Inspection systems have to be able to filter out these non-critical defects, while pinpointing and mapping actual defects – all in real time.

The inspection of hollowware glass, like drinks glasses or bottles, as they emerge from casts at the hot end of production, presents a unique imaging challenge and one in which short-wave infrared (SWIR) cameras, in particular, have found a niche.

In bottle forming, glass is ejected from a mould at up to 600°C. ‘Defects in the hot glass won’t exhibit sufficient differences in temperature or emissivity to provide enough contrast to identify them with a visible camera,’ explains Doug Malchow, industrial business development manager, at SWIR camera manufacturer, Sensors Unlimited-Goodrich ISR Systems. ‘The temperature profile of the defect, however, stands out in an SWIR image.’

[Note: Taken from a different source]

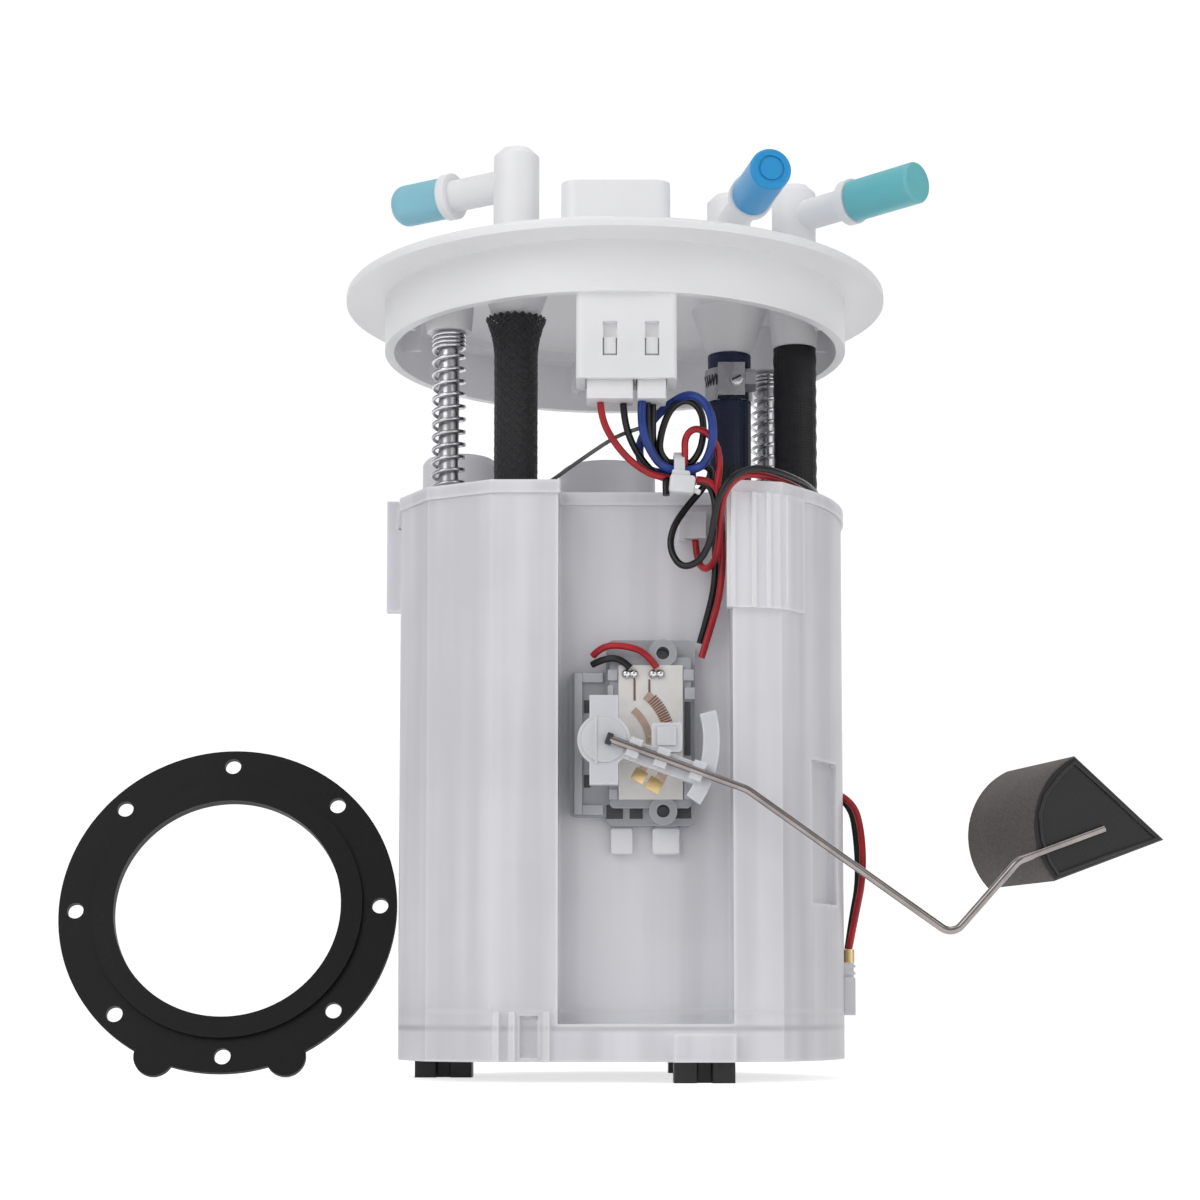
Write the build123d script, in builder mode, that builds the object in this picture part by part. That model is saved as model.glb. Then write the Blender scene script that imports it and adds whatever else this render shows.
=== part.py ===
from build123d import *
import math
import os

os.makedirs("parts", exist_ok=True)

# Lengths are in millimetres and angles in degrees.
# The origin is on the flange's axis, at the sealing face under its rim. Z points up, and the front is -Y.

# Levels of the bucket
floor_z = -200.0
foot_height = 5.0
pan_height = 12.0
plinth_height = 9.0
pan_floor = 2.5
lid_thickness = 3.2
lid_top_z = -55.0

pan_z = floor_z + foot_height
pan_floor_z = pan_z + pan_floor
seam_z = pan_z + pan_height
wall_top_z = lid_top_z - lid_thickness

# Flange
rim_radius = 70.0
rim_thickness = 2.5
platform_radius = 54.5
platform_height = 2.5
skirt_radius = 60.0
skirt_wall = 2.4
skirt_depth = 12.5
platform_z = rim_thickness + platform_height

# Clearances
running_fit = 0.06
loose_fit = 0.3
contact_gap = 0.1

# Ports: plan place of the post, heading of its side pipe from +X, and distance to the tip of its cap
left_port = (-25.0, -25.0, 149.0, 37.0)
front_port = (30.5, 10.0, -80.0, 46.7)
right_port = (47.3, 3.0, -45.0, 41.0)
post_radius = 5.8
post_top_z = 34.0
pipe_z = 25.5
pipe_radius = 4.0
pipe_bore = 2.8
bead_radius = 5.8
bead_width = 2.4
cap_radius = 5.25
cap_wall_end = 2.0
cap_length = 20.0
left_cap_length = 15.5

# Hoses, and the nipples that they are pushed on
hose_radius = 5.75
hose_bore = 4.0
nipple_radius = 3.9
nipple_bore = 2.6
cone_radius = 10.0
cone_depth = 9.5
barb_depth = 23.0
lid_nipple_height = 9.0
sleeve_wall = 0.8
flare_radius = 7.8
flare_depth = 10.0
wave_height = 0.25
wave_pitch = 4.0

# Guide rods and springs
rod_radius = 2.6
rod_length = 106.0
rod_top_z = -4.0
left_boss_depth = 13.0
right_boss_depth = 9.0
boss_radius = 7.0
boss_tip_radius = 5.6
spring_radius = 3.9
spring_wire = 1.0
spring_pitch = 3.2
guide_radius = 3.8
guide_depth = 42.0
collar_height = 2.0
collar_wall = 0.55

# Lower plug boss, plugs and upper connector
boss_left = -9.6
boss_right = 14.4
boss_front = -58.0
boss_back = -46.0
boss_bottom = -33.0
socket_depth = 10.0
plug_reach = 4.5
main_plug = (-7.1, 4.0)
signal_plug = (5.0, 11.9)
plug_front = -56.0
plug_back = -48.0
latch_window = (3.4, 8.3)
latch_z = -23.5
shell_width = 27.0
shell_depth = 18.0
shell_y = -32.0
shell_top_z = 21.0
shell_wall = 2.2
shell_corner = 4.0
pin_width = 1.2
pin_spacing = 4.6
pin_count = 4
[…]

Above 200°C, glass is still relatively transparent in the SWIR wavelength range, whereas it becomes opaque when viewed by thermal cameras at longer wavelengths. Therefore, according to Malchow, SWIR cameras are really the only option to inspect both the interior and exterior of glass walls.

Shortwave infrared cameras can inspect both the exterior and interior of glass above 200°C. Left: a heated wine glass viewed with a visible camera. Right: the same scene imaged with a SWIR-InGaAs camera from Sensors Unlimited-Goodrich ISR Systems

Making an inspection while the glass is still hot can prevent it shattering due to uneven cooling or unmelted raw materials. Impurities in the silica former can also result in the material not melting completely, which, as the molten glass is blown out in the mould, can result in ‘stringers’ – glass filaments that form a lattice inside the bottle.

‘After the bottle cools, glass-on-glass defect inspection with standard visible machine vision is difficult, and these defects wouldn’t be easily caught as the bottle is packaged,’ explains Malchow. The danger is that the filaments fracture and break off inside the bottle, which is not only hazardous for the consumer, but could also result in a costly law suit.

‘There are standard machine vision drivers with regards to product perception, but the critical areas where there have to be zero defects are those involving glass breaking off inside the bottle,’ Malchow continues.

SWIR cameras also inspect for aspects like slumping – when the bottle exits the cast too hot and starts to sag – bottle dimensions, the consistency of the heat profile, and the presence of other contaminants such as soot. All of this feeds back information on the production process and identifies whether any moulds are inefficient or creating large numbers of defects.

Another inspection point where SWIR cameras can be used is when the molten gob of glass is injected into the mould. ‘There is some value in inspecting that process,’ Malchow states. ‘Inspecting the former that makes the gob and the injection process provides some control over aspects that might affect product quality.’